The magician does it once more. You watch intently. It’s gone. The key has
vanished between one certainty and another.
Double Split Triptych, 1978, back and white photograph, gelatin silver print. 30.08 x 37.24 inches (76.4 x 94.6 cm) each
Four
Everything starts in the middle. Agatha Christie would often start writing her
detective fictions with the outlandish murder of the finale and the unexpected
motive. From these she would work backwards, reverse engineering her plots so
that they would always go where they were predestined to go. Mac Adams has
spoken of a certain debt to, or influence from Christie. However his photographs
are not ‘whodunnits’. They’re not even ‘whydunnits’, or ‘howdunnits’. All those
forms are essentially linear, and explanatory. Adams’s scenarios are suspended.
They are middles with no beginnings or endings. They are more like the tableau
vivant or loop. We come in somewhere in the middle and we leave somewhere in
the middle, and we must make of it what we can. There is no explanation, no final
settling of accounts. No pointing the finger.
Five
Photography has many time zones. I sense Mac Adams has much in common
with Nicolas Roeg, the director who once described cinema as a time machine.
The syntax of Adams’ diptychs is reminiscent of Roeg’s editing. A mix of formal
analogy, temporal leaps and associative linkages. More often than not filmmakers
and critics tend to see photography as a raw and elemental unit, awaiting cinematic
articulation as one of twenty-four per second. Yet, away from cinema we can see
that photography has always had its own complex engagement with time, with
duration, and with movement.

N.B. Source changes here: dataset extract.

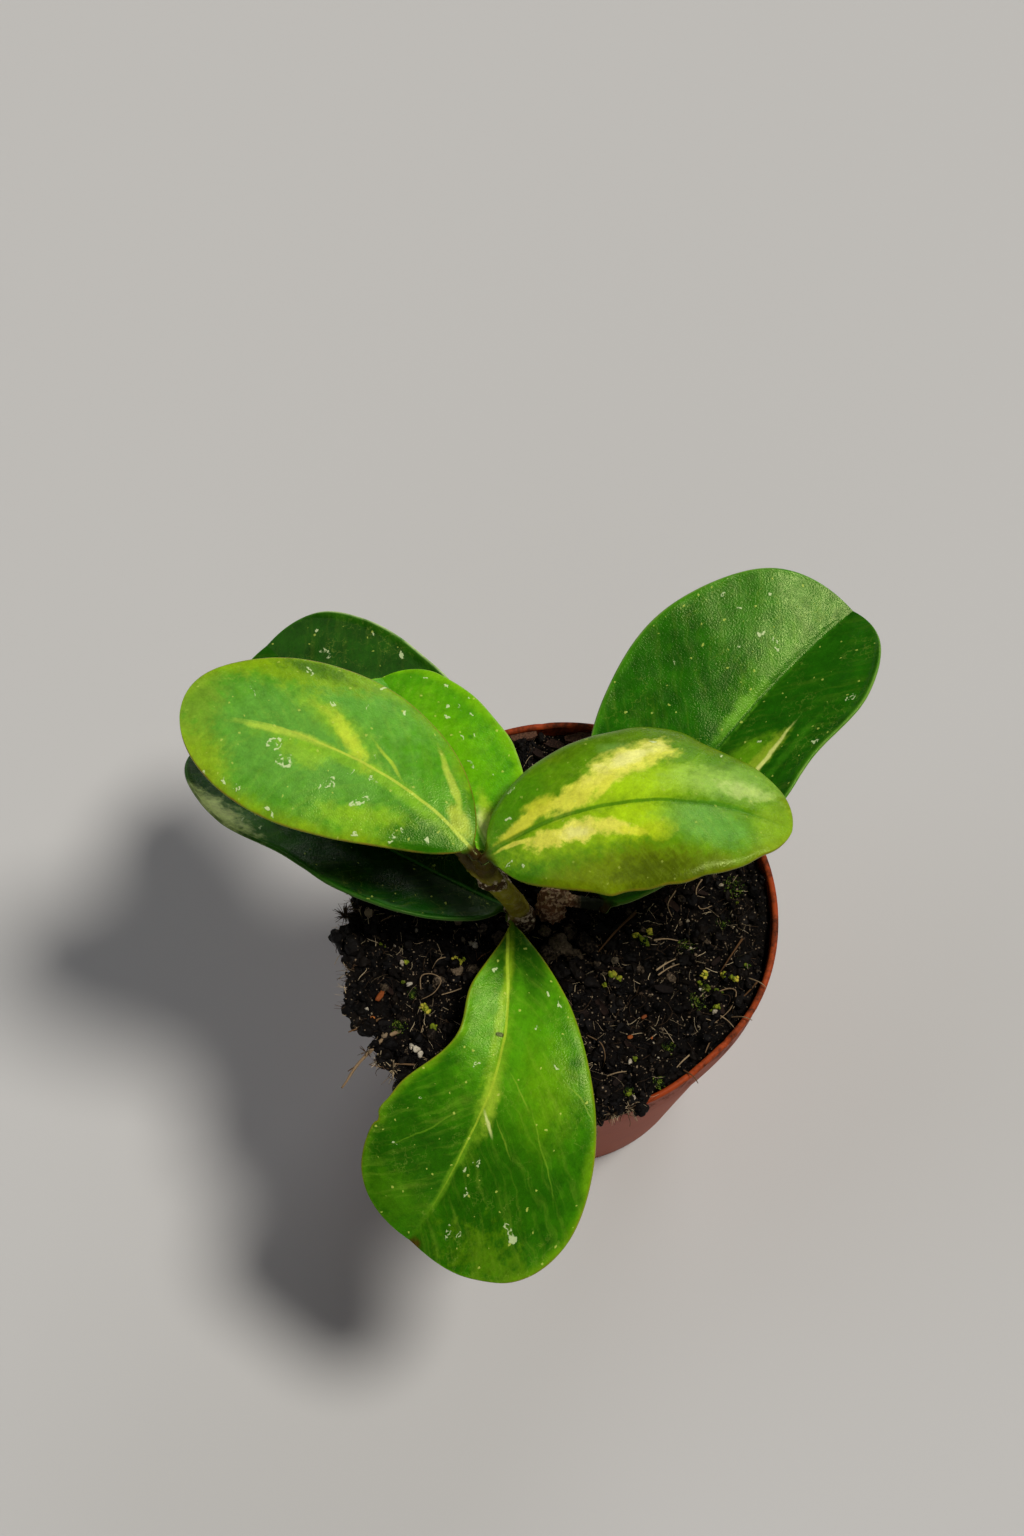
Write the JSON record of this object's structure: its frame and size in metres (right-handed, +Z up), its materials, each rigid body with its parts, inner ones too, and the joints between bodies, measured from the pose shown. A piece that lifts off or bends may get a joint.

Think of the ‘decisive moment’, the pregnant
moment, the constructed tableau, flash photography and the long exposure, to
name of few of its different temporalities. To these we must add all the procedures
of assembly that have been so crucial to the development of photography: the
album, the archive, the diary, the photo essay, montage, collage, sequences,
pairing and juxtapositions (not to mention all the new modes opened up by
electronic technologies). The time of photography deserves a philosophy every bit
as sophisticated as that extended to cinema.
Orian (diptych), 1980, black and white photograph, gelatin silver print. 28.35 x 28.7 inches (72 x 72.9 cm) each
Six
‘Narrative’ is a noun and an adjective. An image can simply be narrative
without belonging to ‘a’ narrative. Actually photography is pretty lousy at
narrating in the conventional sense but it’s quite perfect for suggesting narrative
possibilities. Often we sense these possibilities when they are set in motion by the
most succinct and minimal means. An ambiguous gesture. A stray object. An
allusive composition. An enigmatic detail. An action pointing beyond the frame.
Whatever else it is, Mac Adams’s photography is a rich inventory of such things.
Seven
Diptyches are difficult but Mac Adams makes it look easy. The diptych is one
of the most challenging of modes for art and particularly for photography.
Challenging both for makers and audiences. This is because it undoes the formal
unity of the single image but shuns the comfort of the extended sequence. In a
diptych there is no flow, but a shuttling to and fro. A seductive and confounding
short-circuit. Two images. One gap. Look before you leap. Mac Adams calls this
‘The Narrative Void’.
Eight
The best things often fall into the void. Art history has its voids, and for a while
it looked as if Mac Adams’ early photography was to be lost, somehow misplaced
between overly tidy accounts of Conceptualism at the start of the 1970s and the
Postmodern Art of the decade’s end. But that period in between was so rich for
photography, perhaps the richest there has ever been. And this was precisely
because it was so messy, so uninterested in categories and boundaries. Everything
was up for grabs, nothing was off-limits, and artists went at the high speed of
creativity, not the sluggish speed of the market. Adams’s work exemplifies the
particular balance of promiscuous exploration and rigor we also find in the work
of James Collins, John Hilliard, Victor Burgin, Robert Cumming, Barbara Kasten,
Eileen Cowin, John Divola and Ger van Elk. Critics in the mid-1970s even
referred to a discernible ‘narrative turn’ in photography. In 1977 it was notable
enough to have a presence of its own at the now legendary Documenta 6 in Kassel,
Germany. This was before Cindy Sherman and Richard Prince, before Robert
Longo and Jeff Wall. Maybe it was less glamorous, less concerned with spectacle
and consumerism and it came to be overlooked for a while. But it’s no surprise
today’s audiences and critics are looking again, not to correct the past but to
recognise the continued relevance of the work. Finally we might be getting the
past we deserve, the past we need right now.
Nine
All great art strikes us as contemporary. This is so even when we know full
well it could only have been made when it was made. In fact the hold that the
present may have on the art of the past is often intensified by its historical
qualities. Think of the paintings of Johannes Vermeer or Edward Hopper, the films
of Robert Bresson or Jean-Luc Godard. We’d be foolish not to see them as
contemporary, not to see them as rightfully ours. There is no denying the period
detail of Mac Adams’s photographs – the clothes, the objects, the décor, the chairs
and tables. But the concerns – with perception, seduction, privacy, looking,
pleasure, evidence, artifice and knowledge – they are timeless, they abide. They
belong to every era and we are free to claim them as our own.